SUPPLIED MATERIAL =

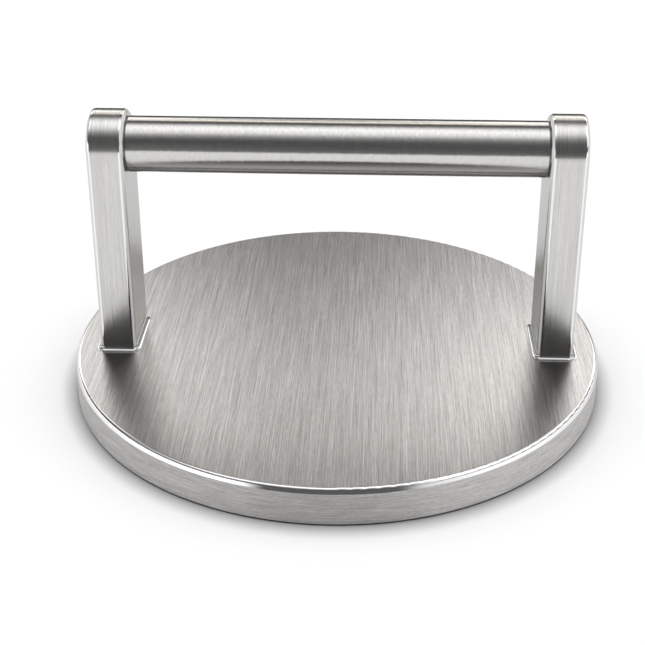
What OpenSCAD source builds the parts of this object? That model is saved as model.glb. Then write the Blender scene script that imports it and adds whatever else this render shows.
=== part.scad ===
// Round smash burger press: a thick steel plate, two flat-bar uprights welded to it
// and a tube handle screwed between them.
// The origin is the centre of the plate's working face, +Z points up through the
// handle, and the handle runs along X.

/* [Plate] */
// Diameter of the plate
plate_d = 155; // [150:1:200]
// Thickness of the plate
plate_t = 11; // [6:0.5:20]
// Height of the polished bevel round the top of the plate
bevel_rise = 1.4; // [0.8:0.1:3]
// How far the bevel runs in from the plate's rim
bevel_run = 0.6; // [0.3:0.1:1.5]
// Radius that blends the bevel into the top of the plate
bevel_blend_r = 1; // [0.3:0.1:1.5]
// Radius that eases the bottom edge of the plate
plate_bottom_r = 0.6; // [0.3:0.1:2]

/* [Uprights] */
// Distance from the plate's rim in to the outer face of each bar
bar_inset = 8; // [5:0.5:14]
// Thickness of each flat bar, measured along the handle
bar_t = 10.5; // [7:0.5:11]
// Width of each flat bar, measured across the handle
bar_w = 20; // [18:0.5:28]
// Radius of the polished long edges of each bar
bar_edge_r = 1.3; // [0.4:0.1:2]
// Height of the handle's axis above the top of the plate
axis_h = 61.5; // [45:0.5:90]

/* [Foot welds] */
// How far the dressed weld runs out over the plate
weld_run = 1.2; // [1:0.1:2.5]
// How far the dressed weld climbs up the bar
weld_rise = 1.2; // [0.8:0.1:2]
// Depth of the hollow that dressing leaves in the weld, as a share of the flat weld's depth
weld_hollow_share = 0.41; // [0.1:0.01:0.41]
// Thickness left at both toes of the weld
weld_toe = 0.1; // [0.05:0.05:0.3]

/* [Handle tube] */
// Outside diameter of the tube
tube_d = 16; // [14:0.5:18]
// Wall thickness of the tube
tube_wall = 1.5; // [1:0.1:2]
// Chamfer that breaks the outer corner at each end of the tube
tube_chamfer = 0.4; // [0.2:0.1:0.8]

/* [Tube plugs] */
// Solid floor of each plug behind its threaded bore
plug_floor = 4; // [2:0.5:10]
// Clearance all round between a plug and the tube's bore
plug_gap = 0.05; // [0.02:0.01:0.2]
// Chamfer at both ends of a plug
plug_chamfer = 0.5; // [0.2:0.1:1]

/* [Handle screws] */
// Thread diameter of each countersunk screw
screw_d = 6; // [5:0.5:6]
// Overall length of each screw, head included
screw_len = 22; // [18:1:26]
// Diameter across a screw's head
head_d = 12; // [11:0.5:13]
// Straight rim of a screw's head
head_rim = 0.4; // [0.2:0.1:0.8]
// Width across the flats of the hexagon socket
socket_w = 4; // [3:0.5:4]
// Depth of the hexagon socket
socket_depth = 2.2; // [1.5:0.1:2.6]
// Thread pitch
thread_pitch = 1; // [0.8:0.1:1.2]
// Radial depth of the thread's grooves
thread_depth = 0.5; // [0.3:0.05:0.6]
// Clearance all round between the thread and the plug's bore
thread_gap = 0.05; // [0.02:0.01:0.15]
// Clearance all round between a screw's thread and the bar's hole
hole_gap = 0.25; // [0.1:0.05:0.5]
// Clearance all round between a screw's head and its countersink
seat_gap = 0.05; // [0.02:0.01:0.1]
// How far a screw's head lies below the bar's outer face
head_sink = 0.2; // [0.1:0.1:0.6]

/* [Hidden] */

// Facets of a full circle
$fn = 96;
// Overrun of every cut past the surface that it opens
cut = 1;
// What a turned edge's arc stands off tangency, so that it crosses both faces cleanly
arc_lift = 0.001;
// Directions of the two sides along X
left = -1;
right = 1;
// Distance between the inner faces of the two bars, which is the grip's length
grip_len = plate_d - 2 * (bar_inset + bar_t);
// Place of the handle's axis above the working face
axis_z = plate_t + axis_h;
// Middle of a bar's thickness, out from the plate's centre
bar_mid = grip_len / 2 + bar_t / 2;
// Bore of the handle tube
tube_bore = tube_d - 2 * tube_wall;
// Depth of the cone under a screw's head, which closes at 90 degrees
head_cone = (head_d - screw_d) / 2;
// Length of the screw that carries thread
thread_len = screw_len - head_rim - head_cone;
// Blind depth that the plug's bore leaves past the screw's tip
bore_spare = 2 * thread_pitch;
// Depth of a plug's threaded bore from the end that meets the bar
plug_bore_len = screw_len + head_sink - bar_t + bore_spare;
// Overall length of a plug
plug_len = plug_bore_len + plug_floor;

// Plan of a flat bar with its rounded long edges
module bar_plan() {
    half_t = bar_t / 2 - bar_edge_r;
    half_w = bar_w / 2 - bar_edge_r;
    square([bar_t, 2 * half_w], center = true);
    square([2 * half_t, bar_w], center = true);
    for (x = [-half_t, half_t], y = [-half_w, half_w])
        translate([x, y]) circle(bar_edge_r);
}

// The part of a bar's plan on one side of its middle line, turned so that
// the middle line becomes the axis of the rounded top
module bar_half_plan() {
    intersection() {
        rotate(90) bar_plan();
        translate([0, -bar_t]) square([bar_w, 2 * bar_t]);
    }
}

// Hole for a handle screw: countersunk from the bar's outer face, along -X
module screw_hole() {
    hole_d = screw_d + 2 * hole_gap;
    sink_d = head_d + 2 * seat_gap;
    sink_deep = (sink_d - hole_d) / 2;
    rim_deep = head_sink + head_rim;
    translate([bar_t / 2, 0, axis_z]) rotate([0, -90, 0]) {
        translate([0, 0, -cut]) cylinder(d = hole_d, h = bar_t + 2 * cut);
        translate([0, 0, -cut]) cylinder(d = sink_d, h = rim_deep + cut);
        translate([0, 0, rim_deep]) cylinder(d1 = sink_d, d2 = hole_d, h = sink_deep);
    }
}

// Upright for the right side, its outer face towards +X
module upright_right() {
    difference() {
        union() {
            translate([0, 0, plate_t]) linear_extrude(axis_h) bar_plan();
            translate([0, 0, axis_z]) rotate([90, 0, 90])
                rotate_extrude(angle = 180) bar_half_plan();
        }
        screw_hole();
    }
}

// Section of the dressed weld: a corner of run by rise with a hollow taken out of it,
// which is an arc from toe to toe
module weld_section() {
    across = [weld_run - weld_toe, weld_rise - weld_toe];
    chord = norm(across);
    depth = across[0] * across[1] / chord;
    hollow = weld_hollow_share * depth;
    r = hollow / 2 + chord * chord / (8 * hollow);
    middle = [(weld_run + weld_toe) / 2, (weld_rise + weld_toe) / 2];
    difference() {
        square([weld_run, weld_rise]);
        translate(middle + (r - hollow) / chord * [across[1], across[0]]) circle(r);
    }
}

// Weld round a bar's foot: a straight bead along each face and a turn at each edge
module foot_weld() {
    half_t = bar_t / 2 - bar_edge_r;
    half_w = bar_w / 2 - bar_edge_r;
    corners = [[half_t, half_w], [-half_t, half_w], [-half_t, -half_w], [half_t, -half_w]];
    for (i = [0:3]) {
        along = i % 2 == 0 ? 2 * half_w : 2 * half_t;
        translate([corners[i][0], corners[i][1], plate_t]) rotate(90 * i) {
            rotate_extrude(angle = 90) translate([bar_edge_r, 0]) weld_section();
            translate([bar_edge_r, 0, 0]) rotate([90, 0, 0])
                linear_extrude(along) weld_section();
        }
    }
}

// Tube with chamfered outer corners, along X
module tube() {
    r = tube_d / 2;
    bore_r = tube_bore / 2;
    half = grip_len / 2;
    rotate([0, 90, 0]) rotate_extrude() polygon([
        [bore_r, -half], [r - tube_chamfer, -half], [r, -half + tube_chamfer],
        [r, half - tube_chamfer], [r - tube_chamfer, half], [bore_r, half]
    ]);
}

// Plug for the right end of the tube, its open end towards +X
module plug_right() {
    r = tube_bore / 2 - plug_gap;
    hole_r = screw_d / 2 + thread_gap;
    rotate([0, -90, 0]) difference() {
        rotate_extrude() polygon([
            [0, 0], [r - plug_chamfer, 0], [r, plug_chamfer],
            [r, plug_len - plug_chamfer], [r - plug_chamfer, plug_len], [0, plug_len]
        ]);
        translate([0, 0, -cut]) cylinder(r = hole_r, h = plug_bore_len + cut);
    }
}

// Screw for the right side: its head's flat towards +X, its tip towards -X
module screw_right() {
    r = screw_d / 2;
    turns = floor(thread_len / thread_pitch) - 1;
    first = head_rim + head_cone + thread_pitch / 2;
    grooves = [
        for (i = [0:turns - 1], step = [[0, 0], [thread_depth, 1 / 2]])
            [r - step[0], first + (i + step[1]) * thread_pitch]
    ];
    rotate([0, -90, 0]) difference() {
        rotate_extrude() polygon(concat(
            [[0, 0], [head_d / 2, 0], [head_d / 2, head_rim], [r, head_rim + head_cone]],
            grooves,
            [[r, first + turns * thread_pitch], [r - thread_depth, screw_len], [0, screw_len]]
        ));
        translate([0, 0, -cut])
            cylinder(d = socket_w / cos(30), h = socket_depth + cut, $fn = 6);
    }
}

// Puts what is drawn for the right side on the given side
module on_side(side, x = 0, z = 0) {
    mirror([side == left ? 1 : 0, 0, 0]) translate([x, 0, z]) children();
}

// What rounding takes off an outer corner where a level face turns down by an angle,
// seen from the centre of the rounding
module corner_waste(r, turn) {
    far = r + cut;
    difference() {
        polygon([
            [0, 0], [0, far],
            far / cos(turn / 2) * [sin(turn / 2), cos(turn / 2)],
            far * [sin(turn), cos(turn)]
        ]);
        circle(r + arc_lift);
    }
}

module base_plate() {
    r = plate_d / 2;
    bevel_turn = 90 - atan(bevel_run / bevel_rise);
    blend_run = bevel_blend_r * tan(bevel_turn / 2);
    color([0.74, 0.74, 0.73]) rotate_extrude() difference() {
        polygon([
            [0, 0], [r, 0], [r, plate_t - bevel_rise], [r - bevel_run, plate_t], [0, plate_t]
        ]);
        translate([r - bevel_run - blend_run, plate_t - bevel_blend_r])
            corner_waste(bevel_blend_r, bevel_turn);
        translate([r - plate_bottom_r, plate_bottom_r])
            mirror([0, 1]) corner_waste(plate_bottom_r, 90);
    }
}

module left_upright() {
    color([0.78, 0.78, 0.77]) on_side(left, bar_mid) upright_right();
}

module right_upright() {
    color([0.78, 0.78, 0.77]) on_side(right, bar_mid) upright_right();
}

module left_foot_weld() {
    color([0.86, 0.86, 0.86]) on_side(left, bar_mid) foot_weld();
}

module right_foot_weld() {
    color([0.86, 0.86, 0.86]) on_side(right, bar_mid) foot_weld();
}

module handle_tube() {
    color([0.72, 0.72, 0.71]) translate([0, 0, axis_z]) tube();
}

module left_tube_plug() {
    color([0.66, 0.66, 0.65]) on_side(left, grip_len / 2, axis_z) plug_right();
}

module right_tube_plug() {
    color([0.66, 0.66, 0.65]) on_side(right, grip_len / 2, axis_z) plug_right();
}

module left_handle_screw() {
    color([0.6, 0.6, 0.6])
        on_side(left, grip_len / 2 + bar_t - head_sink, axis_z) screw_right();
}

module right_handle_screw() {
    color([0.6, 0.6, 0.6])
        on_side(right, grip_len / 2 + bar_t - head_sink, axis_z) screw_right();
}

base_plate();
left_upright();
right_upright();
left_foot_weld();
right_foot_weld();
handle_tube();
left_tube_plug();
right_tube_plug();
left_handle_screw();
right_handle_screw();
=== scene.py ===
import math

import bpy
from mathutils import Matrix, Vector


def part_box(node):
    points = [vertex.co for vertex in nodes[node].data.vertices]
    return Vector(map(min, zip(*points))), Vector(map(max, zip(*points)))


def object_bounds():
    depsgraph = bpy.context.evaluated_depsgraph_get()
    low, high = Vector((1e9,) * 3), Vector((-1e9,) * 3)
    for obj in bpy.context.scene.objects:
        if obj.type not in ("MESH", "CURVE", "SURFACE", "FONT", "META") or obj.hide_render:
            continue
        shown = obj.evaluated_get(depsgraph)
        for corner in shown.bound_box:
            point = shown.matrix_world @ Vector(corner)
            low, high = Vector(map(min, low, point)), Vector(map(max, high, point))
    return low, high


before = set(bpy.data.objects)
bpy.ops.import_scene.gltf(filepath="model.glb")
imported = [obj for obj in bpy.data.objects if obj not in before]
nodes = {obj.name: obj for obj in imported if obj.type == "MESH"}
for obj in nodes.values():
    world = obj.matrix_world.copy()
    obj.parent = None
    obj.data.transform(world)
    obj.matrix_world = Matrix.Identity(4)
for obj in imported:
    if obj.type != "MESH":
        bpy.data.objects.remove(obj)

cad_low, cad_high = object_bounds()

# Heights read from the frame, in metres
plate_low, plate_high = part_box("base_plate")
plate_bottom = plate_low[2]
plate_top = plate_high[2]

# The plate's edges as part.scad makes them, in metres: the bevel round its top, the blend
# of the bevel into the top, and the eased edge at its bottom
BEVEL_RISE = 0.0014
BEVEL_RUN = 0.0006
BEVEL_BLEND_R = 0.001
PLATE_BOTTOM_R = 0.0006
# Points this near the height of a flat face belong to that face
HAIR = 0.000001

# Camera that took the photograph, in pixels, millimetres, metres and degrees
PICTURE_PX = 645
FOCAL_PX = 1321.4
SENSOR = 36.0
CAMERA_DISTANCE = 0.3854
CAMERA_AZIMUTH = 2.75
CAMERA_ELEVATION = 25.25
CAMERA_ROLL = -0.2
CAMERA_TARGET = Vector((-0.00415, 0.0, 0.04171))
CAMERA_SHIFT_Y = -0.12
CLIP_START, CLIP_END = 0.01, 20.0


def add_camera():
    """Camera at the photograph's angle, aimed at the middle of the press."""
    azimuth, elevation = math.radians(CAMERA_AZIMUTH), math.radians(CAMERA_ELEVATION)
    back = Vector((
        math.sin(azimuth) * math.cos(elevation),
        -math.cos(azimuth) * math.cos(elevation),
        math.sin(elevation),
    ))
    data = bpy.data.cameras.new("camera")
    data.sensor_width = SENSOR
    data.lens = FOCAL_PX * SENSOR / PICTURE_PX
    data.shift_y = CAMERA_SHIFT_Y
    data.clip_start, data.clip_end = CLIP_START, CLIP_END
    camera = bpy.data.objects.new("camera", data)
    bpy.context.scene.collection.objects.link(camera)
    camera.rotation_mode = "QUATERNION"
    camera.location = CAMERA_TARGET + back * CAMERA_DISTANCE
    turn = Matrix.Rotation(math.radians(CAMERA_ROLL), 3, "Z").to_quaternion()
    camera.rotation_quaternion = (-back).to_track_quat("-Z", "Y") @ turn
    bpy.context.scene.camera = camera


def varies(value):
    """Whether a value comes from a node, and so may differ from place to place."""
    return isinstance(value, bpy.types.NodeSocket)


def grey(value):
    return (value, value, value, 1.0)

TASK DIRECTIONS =
Copy exactly the lines from the line with "base_plate();" up to and including the line with "cad_low, cad_high = object_bounds()", and no other lines.

FULL ANSWER =
base_plate();
left_upright();
right_upright();
left_foot_weld();
right_foot_weld();
handle_tube();
left_tube_plug();
right_tube_plug();
left_handle_screw();
right_handle_screw();
=== scene.py ===
import math

import bpy
from mathutils import Matrix, Vector


def part_box(node):
    points = [vertex.co for vertex in nodes[node].data.vertices]
    return Vector(map(min, zip(*points))), Vector(map(max, zip(*points)))


def object_bounds():
    depsgraph = bpy.context.evaluated_depsgraph_get()
    low, high = Vector((1e9,) * 3), Vector((-1e9,) * 3)
    for obj in bpy.context.scene.objects:
        if obj.type not in ("MESH", "CURVE", "SURFACE", "FONT", "META") or obj.hide_render:
            continue
        shown = obj.evaluated_get(depsgraph)
        for corner in shown.bound_box:
            point = shown.matrix_world @ Vector(corner)
            low, high = Vector(map(min, low, point)), Vector(map(max, high, point))
    return low, high


before = set(bpy.data.objects)
bpy.ops.import_scene.gltf(filepath="model.glb")
imported = [obj for obj in bpy.data.objects if obj not in before]
nodes = {obj.name: obj for obj in imported if obj.type == "MESH"}
for obj in nodes.values():
    world = obj.matrix_world.copy()
    obj.parent = None
    obj.data.transform(world)
    obj.matrix_world = Matrix.Identity(4)
for obj in imported:
    if obj.type != "MESH":
        bpy.data.objects.remove(obj)

cad_low, cad_high = object_bounds()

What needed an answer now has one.